We must, therefore, claim—

(1) The removal of the present limit of the father’s payment to “an amount not exceeding 5s. per week.” The alimony paid should vary according to the means and social status of the father: in all cases it should include some kind of training to enable the child to earn its own living; until that time the payments of the father should continue. And if the child should be physically or mentally deficient, so as to be unable to support itself, the father must continue his aid for all its life.

(2) A further charge should be made upon the man for the support of the mother for a period, certainly not less than one month before and three months after the birth of the child. He should be compelled to pay for a doctor and a nurse for the mother, and provide clothes for the child.

(3) The father’s responsibility should be truly recognised so that, if the mother is driven to commit any deed of violence against the child, he must be held accountable with her and punished, should he have known of her condition and refused to help her.

(4) In the case of the death of the mother, it should be possible to bring an order against the father or the supposed father. The mortality in childbed in these cases is much higher than among married women, and it is clearly unfair that the mother’s death should leave the child unprotected, without any power on the part of its guardians to compel the father to fulfil his parental responsibilities.

(5) The father against whom an order has been made must be prevented from leaving the country unless he has first paid a sum sufficient to discharge his obligations or has made suitable arrangements for payments during his absence.

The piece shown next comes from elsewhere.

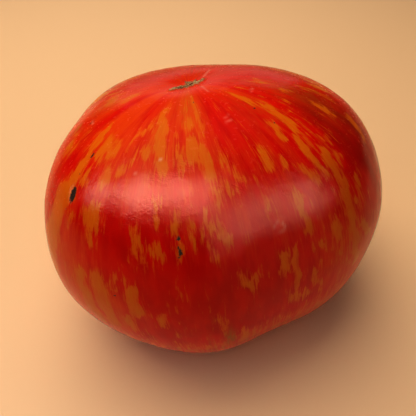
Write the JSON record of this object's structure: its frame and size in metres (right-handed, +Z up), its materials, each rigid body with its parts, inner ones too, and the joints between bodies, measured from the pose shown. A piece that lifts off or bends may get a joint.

Probably all these conditions could better be secured if paternity was proved before, instead of after, the birth of the child. Registration on the part of the woman at the time of conception would be the best way to prevent the crime of anonymous paternity.

There is much more that ought to be done. We shall still be far behind the reforms of Norway. But the carrying out of even these simple demands will lead us a great step forward in practical morality. Can we, I ask myself, who in this twentieth century no longer are quite ignorant as to the factors that act in the making of fit citizens, who know that of all causes tending towards degeneracy, bad ante-natal and early life conditions are the greatest, can we pursue our policy of carelessness as if this knowledge were not ours? A recognition of the claims of the child is being forced home by our need. No longer can we afford to be careless of the life of the future. A new sense of our responsibility—a responsibility not to punish sin, but to prevent sin—is surely dawning on our social conscience. And as soon as we understand, we must hasten to reform our inhuman bastardy laws.